Mr. Aguilar’s first court appearance before an immigration judge is scheduled for April 2025. He doesn’t know how he intends to deal with his past: The government can bar asylum for people convicted of serious crimes, and Mr. Aguilar would have to disclose his record on his asylum application.
The U.S. doesn’t have electronic access to records of criminal convictions in countries around the world. Thus, there is no way for the U.S. to exclude convicted criminals from the open border/asylum system. The NYT describes a New American (“Bidenmerican”?) who probably shouldn’t be allowed to own a gun, having previously been convicted of a “gun crime”, and for whom there will be no practical obstacle to legal gun ownership (except maybe the US immigration bureaucrats will read the New York Times and learn about Mr. Aguilar’s colorful past?).
That’s the big question for today, especially for the gun nut readers (you know who you are!). How can the Second Amendment survive the importation of over 100 million who’ve been selected for nothing other than a willingness to walk over the southern border (59 million arrived between 1965 and 2015 (Pew))? Reasonable people won’t want immigrants with criminal backgrounds owning guns. Democrats, at least, won’t want immigrants treated differently than native-born Americans. Why wouldn’t a majority of Americans come to agree that, therefore, no private citizen should be allowed to own a gun?
The article has some other interesting items:
Mr. Aguilar left Venezuela about six years ago, part of a flight of more than seven million people who have escaped a once-wealthy country where the economy collapsed and crime skyrocketed under President Nicolás Maduro.
Three years later, Mr. Aguilar found himself in Chile, where he sparked a romance with Ms. Ortega, who is also Venezuelan, and they blended their families. Ms. Ortega left behind a 13-year-old daughter in Ecuador because she was too sick to travel.
Both of the adults whom Joe Biden invited in have a history of splitting up with their co-parents. I wonder if Ms. Ortega’s former co-parent would have predicted this continuation of Venezuela’s rich baseball tradition…
But the parents were still stressing about their future, and their relationship continued to fray. One night in mid-April, Ms. Ortega grabbed a baseball bat and swung at Mr. Aguilar, hitting his hands. She said it happened in the heat of the moment. Mr. Aguilar was not injured and did not hit back.

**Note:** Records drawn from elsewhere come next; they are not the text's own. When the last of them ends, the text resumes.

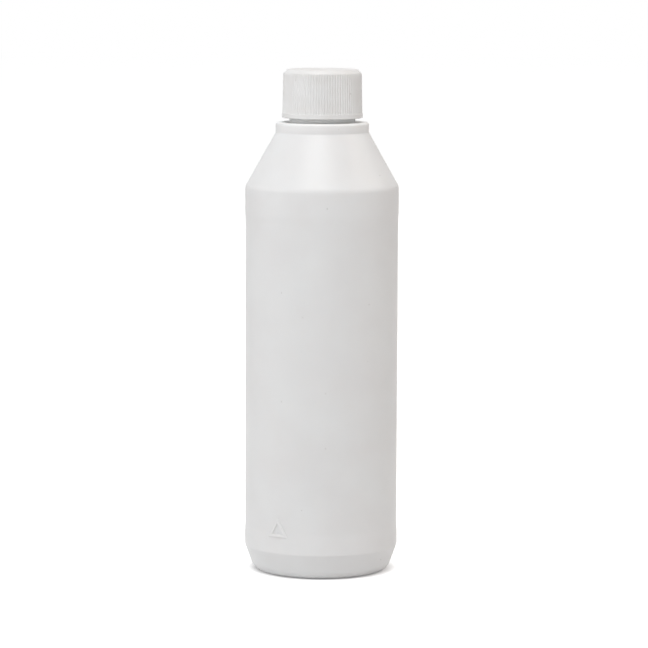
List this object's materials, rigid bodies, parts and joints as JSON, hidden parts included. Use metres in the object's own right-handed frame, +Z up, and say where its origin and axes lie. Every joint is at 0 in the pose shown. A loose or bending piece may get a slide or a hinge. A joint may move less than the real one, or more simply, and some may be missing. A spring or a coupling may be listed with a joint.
{
  "type": "screw cap bottle",
  "caption": "Tall round white plastic bottle with a tapered shoulder, a narrow collar and a finely ribbed screw cap that unscrews and lifts off.",
  "frame": {"origin": "centre of the standing ring of the base, on the surface that the bottle stands on", "axes": "+Z up along the bottle's axis, -Y towards the viewer of the picture, +X to the viewer's right"},
  "size_m": [0.06, 0.06, 0.1967],
  "materials": {
    "bottle": "white blow moulded polyethylene, fine satin",
    "cap": "white injection moulded polypropylene, satin",
    "liner": "off-white polyethylene foam, matt"
  },
  "bodies": {
    "bottle": {"bottle": "bottle", "neck": "bottle"},
    "liner": {"liner": "liner"},
    "cap": {"cap": "cap"}
  },
  "joints": [
    {"name": "cap_lift", "type": "slide", "parent": "bottle", "child": "liner", "axis": [0, 0, 1], "range_m": [0, 0.0212]},
    {"name": "cap_turn", "type": "hinge", "parent": "liner", "child": "cap", "pos_m": [0, 0, 0.19], "axis": [0, 0, 1], "range_deg": [0, 1800]}
  ],
  "couplings": [
    {"joint": "cap_lift", "follows": "cap_turn", "m_per_rad": 0.00067376}
  ]
}
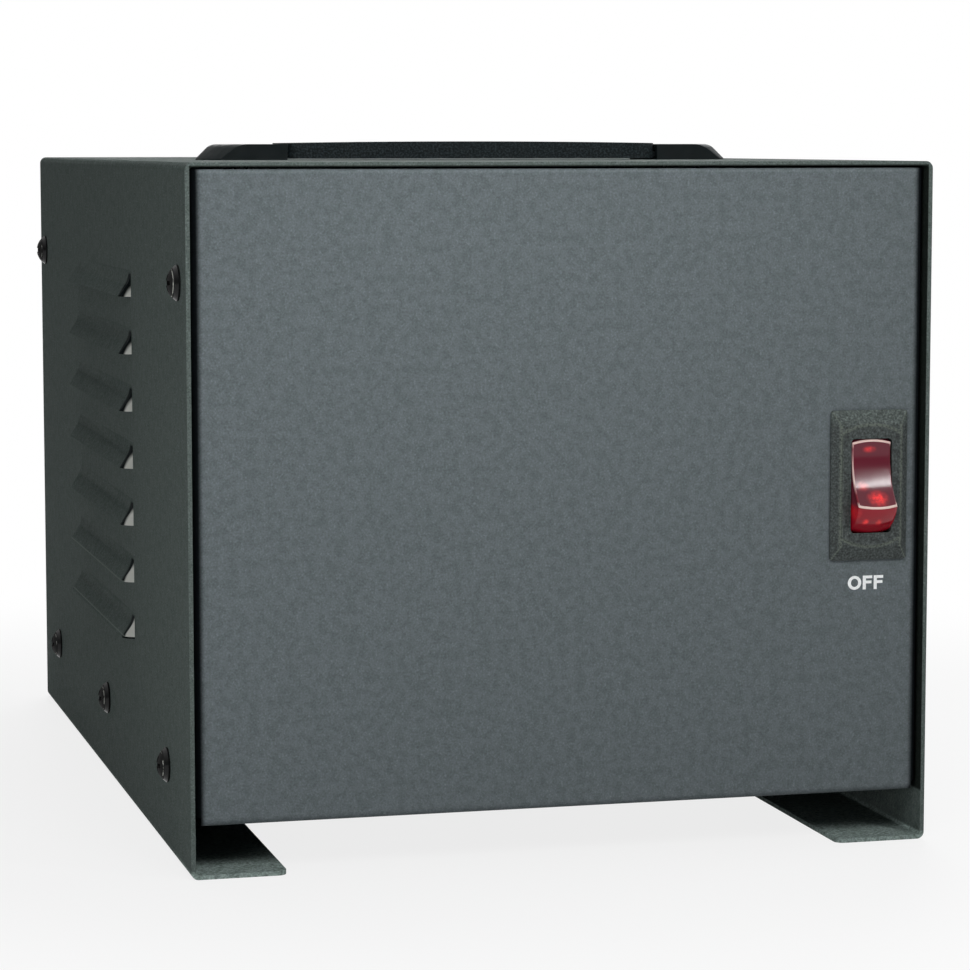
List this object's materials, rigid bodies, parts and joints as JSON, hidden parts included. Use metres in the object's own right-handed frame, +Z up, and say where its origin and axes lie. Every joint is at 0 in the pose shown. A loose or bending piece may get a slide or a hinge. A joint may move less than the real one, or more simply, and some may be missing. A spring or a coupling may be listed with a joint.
{
  "type": "isolation transformer",
  "caption": "Bench isolation transformer in a folded sheet case with louvred sides, strap handle, lighted rocker switch, rear outlets, breaker and cord bushing.",
  "frame": {"origin": "on the table, under the middle of the case: bottom centre of the object's box", "axes": "+Z up, +X to the right as seen from the front, -Y out of the front panel, +Y out of the rear panel"},
  "size_m": [0.2094, 0.3076, 0.1903],
  "materials": {
    "cover_paint": "satin",
    "panel_paint": "satin",
    "black_screw": "gloss",
    "zinc_steel": "satin",
    "strap_vinyl": "satin",
    "cap_plastic": "satin",
    "switch_plastic": "satin",
    "rocker_red": "gloss",
    "lamp_glass": "gloss",
    "copper": "satin",
    "brass": "satin",
    "core_steel": "matte",
    "nylon": "satin",
    "coil_wrap": "satin",
    "outlet_plastic": "satin",
    "breaker_black": "satin",
    "button_red": "satin",
    "bushing_nylon": "satin",
    "board_green": "gloss",
    "film_yellow": "satin",
    "varistor_blue": "satin",
    "print_white": "satin"
  },
  "bodies": {
    "case": {"cover": "cover_paint", "chassis": "panel_paint", "rear_panel": "panel_paint", "side_screws": "black_screw", "clinch_nuts": "zinc_steel", "handle_strap": "strap_vinyl", "handle_end_caps": "cap_plastic", "handle_screws": "black_screw", "handle_nuts": "zinc_steel", "switch_housing": "switch_plastic", "switch_terminals": "brass", "core_e_stack": "core_steel", "core_i_stack": "core_steel", "core_feet": "zinc_steel", "core_clamps": "zinc_steel", "core_bolts": "zinc_steel", "core_nuts": "zinc_steel", "floor_bolts": "zinc_steel", "floor_nuts": "zinc_steel", "bobbin": "nylon", "primary_winding": "copper", "copper_screen": "copper", "secondary_winding": "copper", "coil_wrap": "coil_wrap", "outlet_left": "outlet_plastic", "outlet_right": "outlet_plastic", "outlet_straps": "zinc_steel", "outlet_contacts": "brass", "outlet_screws": "zinc_steel", "breaker_body": "breaker_black", "breaker_nut": "black_screw", "cord_bushing": "bushing_nylon", "filter_board": "board_green", "board_standoffs": "zinc_steel", "film_capacitors": "film_yellow", "varistors": "varistor_blue", "filter_choke": "copper", "ground_stud": "brass"},
    "rocker": {"rocker": "rocker_red", "rocker_plunger": "brass", "neon_lamp": "lamp_glass"},
    "contact": {"switch_contact": "copper"},
    "button": {"reset_button": "button_red"}
  },
  "joints": [
    {"name": "rocker_pivot", "type": "hinge", "parent": "case", "child": "rocker", "pos_m": [0.0847, -0.1405, 0.0978], "axis": [1, 0, 0], "range_deg": [0, 36]},
    {"name": "contact_seesaw", "type": "hinge", "parent": "case", "child": "contact", "pos_m": [0.0847, -0.1262, 0.0978], "axis": [1, 0, 0], "range_deg": [-16, 0]},
    {"name": "reset_slide", "type": "slide", "parent": "case", "child": "button", "axis": [0, 1, 0], "range_m": [0, 0.0035]}
  ],
  "couplings": [
    {"joint": "contact_seesaw", "follows": "rocker_pivot", "ratio": -0.44444}
  ]
}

She was arrested on a misdemeanor charge of disorderly conduct, and a protective order was issued to keep Ms. Ortega away from Mr. Aguilar. He lost his carpentry job, and the family was forced from the [free nonprofit-provided] house. Mr. Aguilar was placed in a shelter for domestic violence victims with his children, Samuel and Hayli; Ms. Ortega was set up elsewhere with Josué, her son.
Now the U.S. taxpayer was supporting two households.
In early March, the family received more welcome news: Ms. Ortega was pregnant.
In 18 years, therefore, both parents will be entitled to green cards and, eventually, citizenship. (Today’s anchor baby, on turning 18, has the right to obtain permanent residence for his/her/zir/their parents.)